Houghton Mifflin: 196 pp., $24

When Donald Hall was 5, he decided to become a carpenter. At 12, inspired by an interest in girls and Edgar Allan Poe, Hall wrote a poem about death, the first of many poems about death to come.

Poetry, he discovered, “was secret, dangerous, wicked and delicious.” In college, writing poetry gave him an outsider status that suited him. Later, it gave him a community: His friends on the Harvard Advocate literary journal were Robert Bly, Adrienne Rich, Kenneth Koch and John Ashbery.
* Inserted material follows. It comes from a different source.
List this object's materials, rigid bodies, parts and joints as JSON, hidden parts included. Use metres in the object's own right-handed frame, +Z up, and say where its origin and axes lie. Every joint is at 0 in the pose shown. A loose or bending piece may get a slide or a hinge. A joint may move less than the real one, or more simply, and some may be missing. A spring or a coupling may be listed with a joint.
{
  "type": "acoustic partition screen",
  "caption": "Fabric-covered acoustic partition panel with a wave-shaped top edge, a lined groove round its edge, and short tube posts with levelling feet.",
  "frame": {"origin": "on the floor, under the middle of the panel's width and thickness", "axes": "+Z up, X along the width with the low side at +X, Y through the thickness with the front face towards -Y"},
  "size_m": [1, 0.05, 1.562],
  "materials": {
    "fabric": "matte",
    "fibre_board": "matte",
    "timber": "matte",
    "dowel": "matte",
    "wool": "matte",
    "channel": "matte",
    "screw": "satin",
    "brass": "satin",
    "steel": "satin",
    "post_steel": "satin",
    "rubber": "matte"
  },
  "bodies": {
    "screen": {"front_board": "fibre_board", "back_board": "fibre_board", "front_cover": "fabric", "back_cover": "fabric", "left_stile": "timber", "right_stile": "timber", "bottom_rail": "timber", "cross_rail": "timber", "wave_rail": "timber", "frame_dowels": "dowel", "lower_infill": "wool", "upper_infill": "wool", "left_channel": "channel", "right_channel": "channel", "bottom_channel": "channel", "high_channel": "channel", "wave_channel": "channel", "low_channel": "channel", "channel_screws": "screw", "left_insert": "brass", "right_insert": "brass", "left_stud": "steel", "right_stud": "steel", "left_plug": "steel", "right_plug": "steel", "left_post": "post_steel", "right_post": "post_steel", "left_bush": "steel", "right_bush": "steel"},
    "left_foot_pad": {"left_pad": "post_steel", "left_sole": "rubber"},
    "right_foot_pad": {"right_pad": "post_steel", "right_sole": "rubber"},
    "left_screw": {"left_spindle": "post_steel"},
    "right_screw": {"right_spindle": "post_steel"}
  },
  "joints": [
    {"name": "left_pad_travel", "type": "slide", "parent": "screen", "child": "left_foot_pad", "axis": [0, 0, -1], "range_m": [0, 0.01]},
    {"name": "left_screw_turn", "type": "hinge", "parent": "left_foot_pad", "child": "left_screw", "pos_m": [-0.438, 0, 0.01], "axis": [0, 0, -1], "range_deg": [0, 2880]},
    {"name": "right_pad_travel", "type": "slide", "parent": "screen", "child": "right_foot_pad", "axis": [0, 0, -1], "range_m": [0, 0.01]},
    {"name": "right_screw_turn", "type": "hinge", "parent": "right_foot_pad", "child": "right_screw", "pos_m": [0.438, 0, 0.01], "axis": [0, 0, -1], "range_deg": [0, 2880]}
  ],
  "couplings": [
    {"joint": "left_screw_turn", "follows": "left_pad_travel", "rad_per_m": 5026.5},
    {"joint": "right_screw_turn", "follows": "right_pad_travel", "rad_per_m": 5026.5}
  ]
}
In 1975 Hall returned to his family’s farm in New Hampshire with his wife, the poet Jane Kenyon. “I traveled to solitude with Jane in the New Hampshire house, to a life of poetry.”

The Craftsman

Richard Sennett

Yale University Press: 326 pp., $27.50

In THIS book, Richard Sennett, who has written for decades about work and culture and character, explores the role of craftsmanship in our relationship to things. Craftsmanship is an “enduring, basic human impulse,” a vital connection between the head and the hand, an “anchor in material reality.” Poor craftsmanship is a “barometer of other forms of material indifference”; it reveals a kind of despondency.
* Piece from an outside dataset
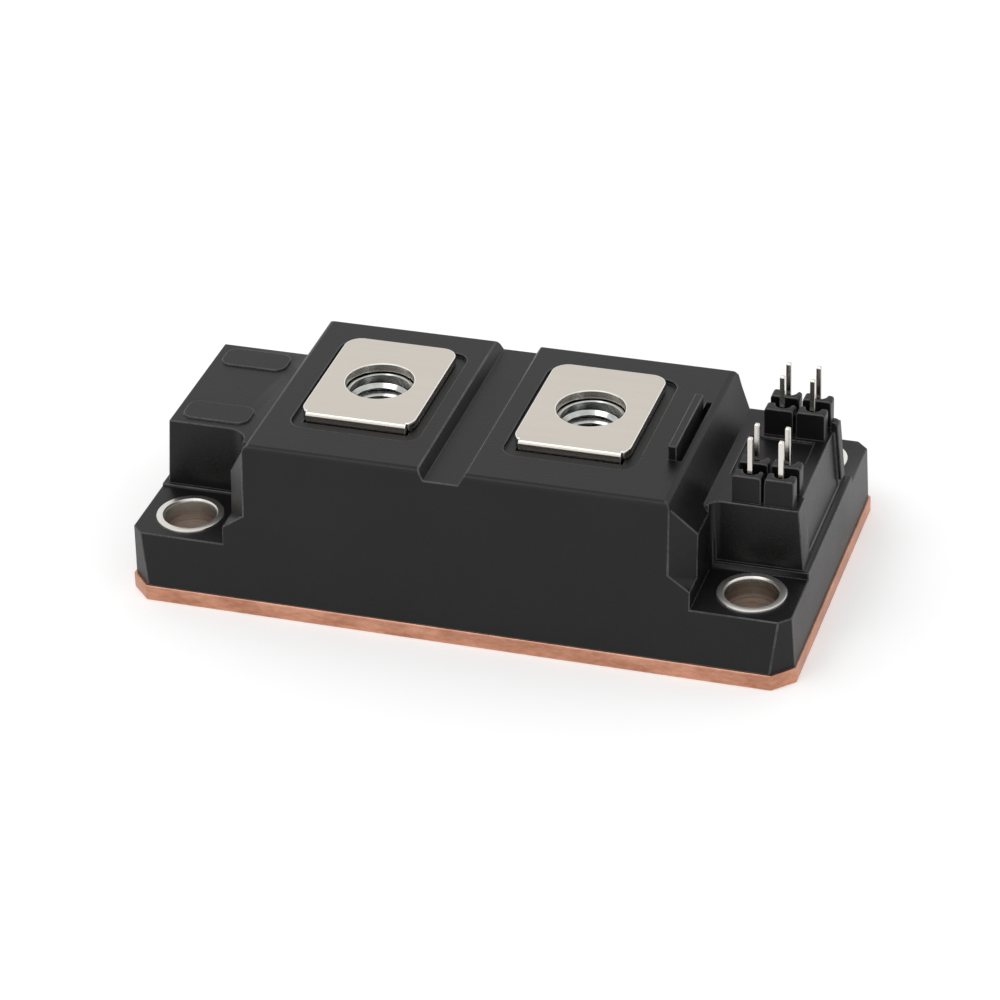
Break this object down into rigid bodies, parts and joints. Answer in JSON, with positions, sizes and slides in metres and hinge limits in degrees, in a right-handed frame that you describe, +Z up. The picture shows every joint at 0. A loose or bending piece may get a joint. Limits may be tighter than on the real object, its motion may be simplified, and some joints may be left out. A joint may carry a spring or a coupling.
{
  "type": "power transistor module",
  "caption": "Flat insulated-gate transistor module with a copper base, black moulded housing, two screw terminals, upright control pins and a sleeve in each corner.",
  "frame": {"origin": "middle of the base plate's underside", "axes": "+X along the module towards the control pins, +Y towards the low shelf at the back, +Z up out of the terminals"},
  "size_m": [0.11, 0.0586, 0.0348],
  "materials": {
    "housing_plastic": "fine moulded grain, satin",
    "copper": "bare rolled copper, satin",
    "terminal_nickel": "satin nickel plating on copper sheet",
    "nut_steel": "bright zinc plated steel",
    "sleeve_steel": "turned and plated steel",
    "pin_nickel": "bright tin plating",
    "ceramic": "matt sintered alumina",
    "silicon": "polished metallised silicon",
    "solder": "dull solder",
    "bond_wire": "bright drawn aluminium",
    "gel": "clear soft gel",
    "adhesive": "matt cured silicone"
  },
  "bodies": {
    "root": {"base_plate": "copper", "housing": "housing_plastic", "adhesive_bead": "adhesive", "silicone_gel": "gel", "left_terminal": "terminal_nickel", "right_terminal": "terminal_nickel", "left_terminal_nut": "nut_steel", "right_terminal_nut": "nut_steel", "sleeve_front_left": "sleeve_steel", "sleeve_front_right": "sleeve_steel", "sleeve_back_left": "sleeve_steel", "sleeve_back_right": "sleeve_steel", "control_pin_1": "pin_nickel", "control_pin_2": "pin_nickel", "control_pin_3": "pin_nickel", "control_pin_4": "pin_nickel", "control_pin_5": "pin_nickel", "control_pin_6": "pin_nickel", "control_pin_7": "pin_nickel", "control_pin_8": "pin_nickel", "left_substrate_solder": "solder", "left_substrate_backing": "copper", "left_ceramic": "ceramic", "left_tracks": "copper", "left_chip_solder": "solder", "left_igbt_chips": "silicon", "left_diode_chips": "silicon", "left_bond_wires": "bond_wire", "right_substrate_solder": "solder", "right_substrate_backing": "copper", "right_ceramic": "ceramic", "right_tracks": "copper", "right_chip_solder": "solder", "right_igbt_chips": "silicon", "right_diode_chips": "silicon", "right_bond_wires": "bond_wire", "link_wires": "bond_wire", "control_solder": "solder", "control_backing": "copper", "control_ceramic": "ceramic", "control_pads": "copper", "control_wires": "bond_wire"}
  },
  "joints": []
}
“Making physical things provides insights into the techniques of experience that can shape our dealings with others,” Sennett writes. Through craftsmanship we learn how to express ourselves and handle resistance: “This is true of making a pot; it is also and equally true of raising a child.”

Dumbfounded

A Memoir

Matt Rothschild

Crown: 302 pp., $24.95

MATT ROTHSCHILD was raised by his fabulously wealthy grandparents on New York’s Upper East Side in a 19-room apartment on Fifth Avenue. They were the only Jewish family in the building and in spite of his wealth, Matt’s grandfather never transcended his desire to prove himself to his neighbors -- refusing, for example, to ride in the white Rolls-Royce after Labor Day. Matt’s grandmother, on the other hand, was fierce and outspoken, refusing to cater to the “oil paintings,” as she referred to their WASP neighbors. Matt’s mother left him with his grandparents when she went off to Italy to marry her fourth husband. Matt was chubby. He liked to wear his grandmother’s clothes. He was repeatedly kicked out of tony schools and was sent to boarding school. His tone is funny and defiant. “For my grandparents,” he writes in the dedication. “It’s just a book. Relax.”